Still, San Francisco beckons, and I’m excited to arrive and get a chance to see a 72’ catamaran sail by at 30 plus knots. If we can get the right weather we should be able to make a four day dash to the bay, hopefully without another stop. We are hoping for a better bar crossing on the way out than we had on the way in. While the seas were calm, the closer we got to the entrance, the thicker the fog became. And of course it was dark. And the tide was running against us. Did I mention the fishing boats coming and going (and remember the fog)? It was a bit of a white knuckle ride as Jake basically steered by keeping the boat between the two thick yellow lines on the radar that represented the two rock jetties we were motoring between. Just so the VHF wouldn’t feel left out we used it to talk to several of the fishing boats coming in and out. It was a delicate dance of faintly glowing lights in the fog as we all tried to avoid each other, the buoys, and the jetty wall. Fortunately our attempts were successful and we finally managed to claw our way against the tide into the marina where we tied up to the fuel dock, and despite our fatigue hung out in the cockpit unwinding for a bit before all finding an empty bunk to crash out in.
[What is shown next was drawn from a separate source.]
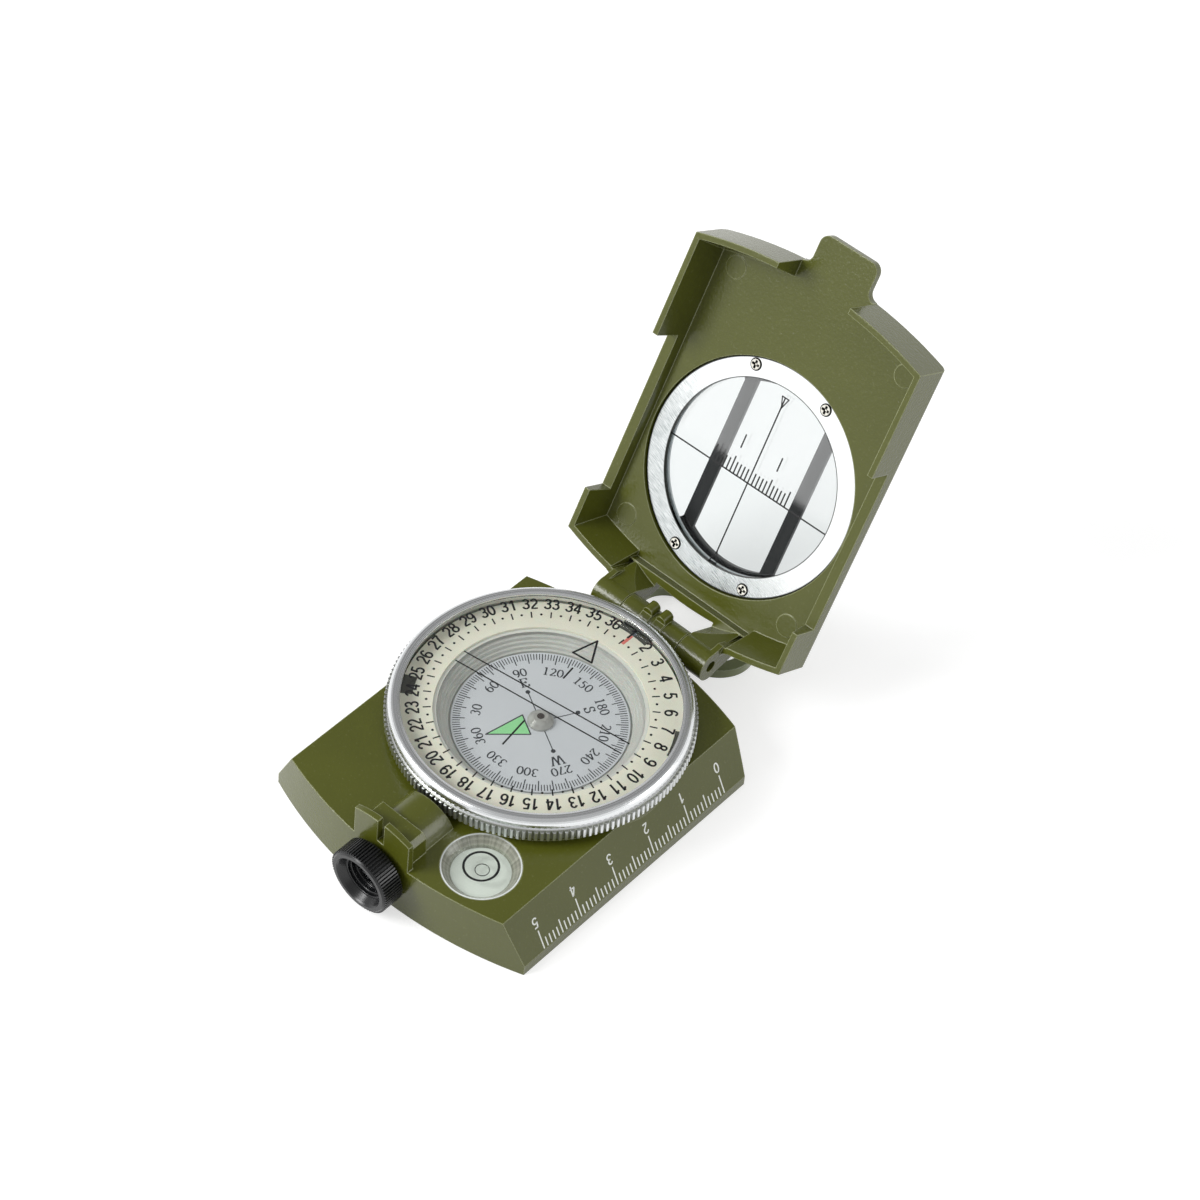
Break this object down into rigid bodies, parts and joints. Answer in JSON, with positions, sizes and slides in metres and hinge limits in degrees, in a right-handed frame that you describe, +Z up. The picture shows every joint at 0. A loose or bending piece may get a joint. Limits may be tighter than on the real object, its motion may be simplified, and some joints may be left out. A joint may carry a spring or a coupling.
{
  "type": "magnetic compass",
  "caption": "Folding sighting compass with a turning bezel over a liquid capsule, ruled case edge, round level, focusing eyepiece, windowed hinged lid and swinging thumb ring.",
  "frame": {"origin": "on the underside of the case, straight under the dial axis", "axes": "+Z up along the dial axis, +Y from the dial towards the lid hinge, +X towards the case edge with the centimetre scale"},
  "size_m": [0.0632, 0.1306, 0.0798],
  "materials": {
    "olive_paint": "semi-gloss olive green paint on die-cast metal",
    "cover_paint": "olive green paint, matt",
    "plain_steel": "plain steel",
    "luminous_plastic": "cream, slightly translucent",
    "dark_pad": "dark grey, matt",
    "grey_plastic": "pale grey moulding",
    "clear_plastic": "clear plastic, polished",
    "white_plastic": "white",
    "polished_metal": "turned and polished, bare metal",
    "card_plastic": "pale blue grey, printed",
    "magnet_iron": "bare magnet",
    "jewel_stone": "polished bearing jewel",
    "black_plastic": "black, satin",
    "optical_glass": "clear polished glass",
    "brushed_ring": "brushed in one direction"
  },
  "bodies": {
    "case": {"base_housing": "olive_paint", "bottom_cover": "cover_paint", "hinge_pin": "plain_steel", "luminous_ring": "luminous_plastic", "ring_pads": "dark_pad", "capsule_bowl": "grey_plastic", "capsule_window": "clear_plastic", "pivot_pin": "plain_steel", "level_vial": "clear_plastic", "level_disc": "white_plastic", "bezel_spring": "plain_steel"},
    "bezel_assembly": {"bezel": "polished_metal", "dial_cover": "clear_plastic"},
    "card_assembly": {"compass_card": "card_plastic", "card_magnet": "magnet_iron", "pivot_cup": "clear_plastic", "pivot_jewel": "jewel_stone"},
    "eyepiece_tube": {"lens_tube": "black_plastic", "eyepiece_lens": "optical_glass"},
    "eyepiece_ring": {"focus_ring": "black_plastic"},
    "lid_assembly": {"lid": "olive_paint", "sight_glass": "optical_glass", "clamp_ring": "brushed_ring", "ring_screws": "plain_steel", "rear_frame": "black_plastic"},
    "thumb_loop": {"thumb_ring": "olive_paint"}
  },
  "joints": [
    {"name": "lid_hinge", "type": "hinge", "parent": "case", "child": "lid_assembly", "pos_m": [0, 0.03255, 0.01245], "axis": [1, 0, 0], "range_deg": [-20, 120]},
    {"name": "bezel_turn", "type": "hinge", "parent": "case", "child": "bezel_assembly", "pos_m": [0, 0, 0.016], "axis": [0, 0, 1], "continuous": true},
    {"name": "card_turn", "type": "hinge", "parent": "case", "child": "card_assembly", "pos_m": [0, 0, 0.0127], "axis": [0, 0, 1], "continuous": true},
    {"name": "eyepiece_travel", "type": "slide", "parent": "case", "child": "eyepiece_tube", "axis": [0, -1, 0], "range_m": [0, 0.001]},
    {"name": "eyepiece_turn", "type": "hinge", "parent": "eyepiece_tube", "child": "eyepiece_ring", "pos_m": [0, -0.046, 0.0082], "axis": [0, -1, 0], "range_deg": [0, 360]},
    {"name": "thumb_ring_swing", "type": "hinge", "parent": "case", "child": "thumb_loop", "pos_m": [0, 0.037, 0.0036], "axis": [1, 0, 0], "range_deg": [-140, 30]}
  ],
  "couplings": [
    {"joint": "eyepiece_turn", "follows": "eyepiece_travel", "rad_per_m": 6283.2}
  ]
}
So now we are hanging out in Newport waiting for the gale force winds the NOAA weather site is predicting to die down a bit. We are hoping to depart early this morning but it still looks a little boisterous out there so we may have to wait a bit longer. Just another part of slipping back into the rhythm of cruising, just enough to make me really miss it when I return to Seattle for about five more weeks of work before returning to Ventured.